By default, it is the same as advertised_hostname. Unlike the hostname,
however, it doesn't have to be unique; two nodes can have the same shard_id, in
which case they will download the same partitions. This can be useful if you
don't have stable hostnames, but want to be able to rebuild a server to take the
place of a dead or decomissioning one.
[zk]
servers
| Type | Default |
|---|---|
| array of string | ["localhost:2181"] |
If set and 'sharding.enabled' is true, sequins will connect to zookeeper at the given addresses.
connect_timeout
| Type | Default |
|---|---|
| string | "1s" |
This specifies how long to wait while connecting to zookeeper.
session_timeout
| Type | Default |
|---|---|
| string | "10s" |
This specifies the session timeout to use with zookeeper.
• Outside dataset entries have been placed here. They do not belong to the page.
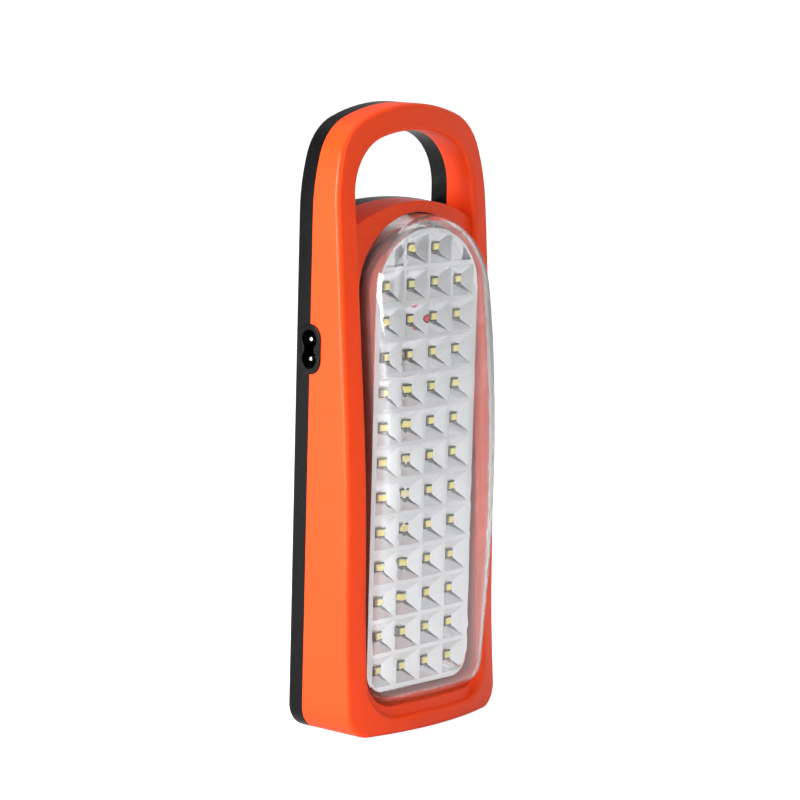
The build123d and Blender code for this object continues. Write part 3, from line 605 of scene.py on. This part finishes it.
def floor_sheet():
    """A wide pale floor."""
    shape = bmesh.new()
    bmesh.ops.create_grid(shape, x_segments=8, y_segments=8, size=FLOOR_REACH)
    mesh = bpy.data.meshes.new("floor")
    shape.to_mesh(mesh)
    shape.free()
    floor = bpy.data.objects.new("floor", mesh)
    bpy.context.scene.collection.objects.link(floor)
    material, tree, shader = blank_material("pale_floor")
    place = tree.nodes.new("ShaderNodeTexCoord").outputs["Object"]
    mottle = noise(tree, place, 3.0, 2.0)
    tone = tree.nodes.new("ShaderNodeMapRange")
    tone.inputs["To Min"].default_value = 0.55
    tone.inputs["To Max"].default_value = 0.65
    tree.links.new(mottle.outputs["Fac"], tone.inputs["Value"])
    tree.links.new(tone.outputs["Result"], shader.inputs["Roughness"])
    shader.inputs["Base Color"].default_value = (0.86, 0.86, 0.86, 1.0)
    shader.inputs["Emission Color"].default_value = (1.0, 1.0, 1.0, 1.0)
    ray = tree.nodes.new("ShaderNodeLightPath")
    glow = maths(tree, "MULTIPLY", ray.outputs["Is Camera Ray"], FLOOR_GLOW)
    tree.links.new(glow, shader.inputs["Emission Strength"])
    mesh.materials.append(material)


def softbox(name, place, target, size, power):
    """A rectangular area light aimed at a point."""
    light = bpy.data.lights.new(name, "AREA")
    light.shape = "RECTANGLE"
    light.size, light.size_y = size
    light.energy = power
    holder = bpy.data.objects.new(name, light)
    aim = Vector(target) - Vector(place)
    holder.matrix_world = Matrix.Translation(place) @ aim.to_track_quat("-Z", "Y").to_matrix().to_4x4()
    bpy.context.scene.collection.objects.link(holder)


def brightness_round_room(tree, place):
    """Dark on one side and bright on the other, by direction."""
    turn = tree.nodes.new("ShaderNodeVectorMath")
    turn.operation = "DOT_PRODUCT"
    turn.inputs[1].default_value = Vector(BRIGHT_SIDE).normalized()
    tree.links.new(place, turn.inputs[0])
    tone = tree.nodes.new("ShaderNodeValToRGB")
    ramp = tone.color_ramp
    ramp.elements[0].position = 0.15
    ramp.elements[0].color = (0.16, 0.16, 0.17, 1.0)
    ramp.elements[1].position = 0.82
    ramp.elements[1].color = (1.1, 1.1, 1.1, 1.0)
    middle = ramp.elements.new(0.5)
    middle.color = (0.36, 0.36, 0.37, 1.0)
    half = maths(tree, "MULTIPLY", turn.outputs["Value"], 0.5)
    level = maths(tree, "ADD", half, 0.5)
    tree.links.new(level, tone.inputs["Fac"])
    return tone.outputs["Color"]


def dappled(tree, place, colour):
    """The colour broken into large lighter and darker patches, for reflections with contrast."""
    patches = noise(tree, place, 2.6, 1.0)
    screens = tree.nodes.new("ShaderNodeMapRange")
    screens.inputs["From Min"].default_value = 0.42
    screens.inputs["From Max"].default_value = 0.58
    screens.inputs["To Min"].default_value = 0.45
    screens.inputs["To Max"].default_value = 1.35
    tree.links.new(patches.outputs["Fac"], screens.inputs["Value"])
    scaled = tree.nodes.new("ShaderNodeVectorMath")
    scaled.operation = "SCALE"
    tree.links.new(colour, scaled.inputs[0])
    tree.links.new(screens.outputs["Result"], scaled.inputs["Scale"])
    return scaled.outputs["Vector"]


def pale_room(strength):
    """White to the camera; a grey room with a bright side and soft patches for light and reflections."""
    world = bpy.data.worlds.new("pale_room")
    world.use_nodes = True
    tree = world.node_tree
    tree.nodes.clear()
    output = tree.nodes.new("ShaderNodeOutputWorld")
    seen = tree.nodes.new("ShaderNodeBackground")
    seen.inputs["Color"].default_value = (1.0, 1.0, 1.0, 1.0)
    seen.inputs["Strength"].default_value = 1.0
    around = tree.nodes.new("ShaderNodeBackground")
    around.inputs["Strength"].default_value = strength
    place = tree.nodes.new("ShaderNodeTexCoord").outputs["Generated"]
    tree.links.new(dappled(tree, place, brightness_round_room(tree, place)), around.inputs["Color"])
    ray = tree.nodes.new("ShaderNodeLightPath")
    mix = tree.nodes.new("ShaderNodeMixShader")
    tree.links.new(ray.outputs["Is Camera Ray"], mix.inputs["Fac"])
    tree.links.new(around.outputs["Background"], mix.inputs[1])
    tree.links.new(seen.outputs["Background"], mix.inputs[2])
    tree.links.new(mix.outputs["Shader"], output.inputs["Surface"])
    bpy.context.scene.world = world


def set_camera(stage):
    """Camera at its place, turned by azimuth, elevation and roll."""
    az, el, roll = stage.azimuth, stage.elevation, stage.roll
    back = Vector((sin(az) * cos(el), -cos(az) * cos(el), sin(el)))
    right = (-back).cross(Vector((0, 0, 1))).normalized()
    up = right.cross(-back)
    across = right * cos(roll) + up * sin(roll)
    upward = up * cos(roll) - right * sin(roll)
    turn = Matrix((across, upward, back)).transposed().to_4x4()
    data = bpy.data.cameras.new("camera")
    data.sensor_width = CAMERA_SENSOR
    data.lens = stage.lens
    data.clip_start = 0.05
    data.clip_end = 200.0
    camera = bpy.data.objects.new("camera", data)
    camera.matrix_world = Matrix.Translation(stage.place) @ turn
    bpy.context.scene.collection.objects.link(camera)
    bpy.context.scene.camera = camera


class LANTERN_OT_stage(Operator):
    """Pale floor, soft lights and camera"""
    bl_idname = "lantern.stage"
    bl_label = "Stage"

    def execute(self, context):
        stage = context.scene.lantern_stage
        floor_sheet()
        softbox("key_light", (-1.5, 0.25, 0.55), LAMP_TARGET, (0.7, 1.0), stage.key_power)
        softbox("fill_light", (0.1, -1.7, 0.9), LAMP_TARGET, (1.2, 0.9), stage.fill_power)
        softbox("pale_card", (1.3, -1.1, 0.1), CARD_TARGET, (1.2, 1.6), stage.card_power)
        softbox("top_light", (-0.1, 0.1, 1.4), LAMP_TARGET, (1.0, 1.0), stage.top_power)
        pale_room(stage.room)
        set_camera(stage)
        context.scene.view_settings.view_transform = "Standard"
        context.scene.view_settings.look = "None"
        return {"FINISHED"}


PIECES = (
    LANTERN_OT_front_shell, LANTERN_OT_rear_shell, LANTERN_OT_lens, LANTERN_OT_reflector,
    LANTERN_OT_light_unit, LANTERN_OT_battery, LANTERN_OT_control_board, LANTERN_OT_inlet,
    LANTERN_OT_switch, LANTERN_OT_leads, LANTERN_OT_stage,
)


class LANTERN_PT_panel(Panel):
    """Buttons that build the lantern's pieces"""
    bl_idname = "LANTERN_PT_panel"
    bl_label = "Lantern"
    bl_space_type = "VIEW_3D"
    bl_region_type = "UI"
    bl_category = "Lantern"

    def draw(self, context):
        scene = context.scene
        for settings in (scene.lantern_sizes, scene.lantern_colours, scene.lantern_stage):
            box = self.layout.box()
            for name in settings.bl_rna.properties.keys():
                if name not in ("rna_type", "name"):
                    box.prop(settings, name)
        for piece in PIECES:
            self.layout.operator(piece.bl_idname)


CLASSES = (LanternSizes, LanternColours, LanternStage) + PIECES + (LANTERN_PT_panel,)


def register():
    for item in CLASSES:
        bpy.utils.register_class(item)
    bpy.types.Scene.lantern_sizes = PointerProperty(type=LanternSizes)
    bpy.types.Scene.lantern_colours = PointerProperty(type=LanternColours)
    bpy.types.Scene.lantern_stage = PointerProperty(type=LanternStage)


def unregister():
    del bpy.types.Scene.lantern_stage
    del bpy.types.Scene.lantern_colours
    del bpy.types.Scene.lantern_sizes
    for item in reversed(CLASSES):
        bpy.utils.unregister_class(item)


def main():
    register()
    for piece in PIECES:
        group, name = piece.bl_idname.split(".")
        getattr(getattr(bpy.ops, group), name)()


if __name__ == "__main__":
    main()
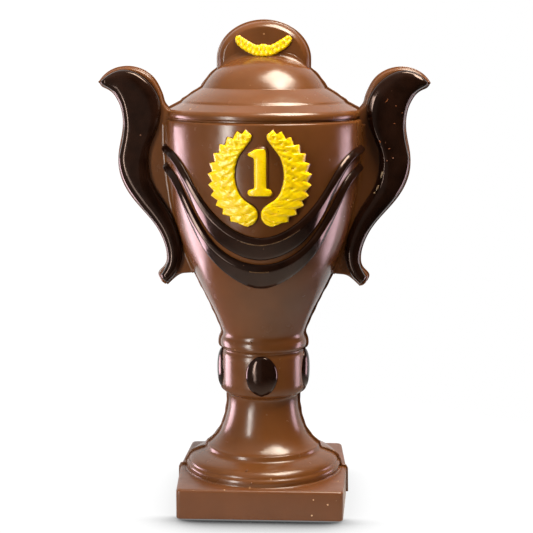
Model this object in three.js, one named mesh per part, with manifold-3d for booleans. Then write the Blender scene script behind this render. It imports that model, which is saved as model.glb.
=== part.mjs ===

The actual timeout is negotiated between server and client, but will never be lower than this number.
[datadog]
url
| Type | Default |
|---|---|
| string | "localhost:8200" |
If set, sequins will send metrics concerning S3 file downloads using the DogStatsD protocol to this address.
[debug]
bind
| Type | Default |
|---|---|
| string | unset (eg "localhost:6060") |
If set, binds the golang debug http server, which can serve expvars and profiling information, to the specified address.
expvars
| Type | Default |
|---|---|
| bool | true |
If set, this adds expvars to the debug HTTP server, including the default ones and a few sequins-specific ones.
pprof
| Type | Default |
|---|---|
| bool | false |
If set, this adds the default pprof handlers to the debug HTTP server.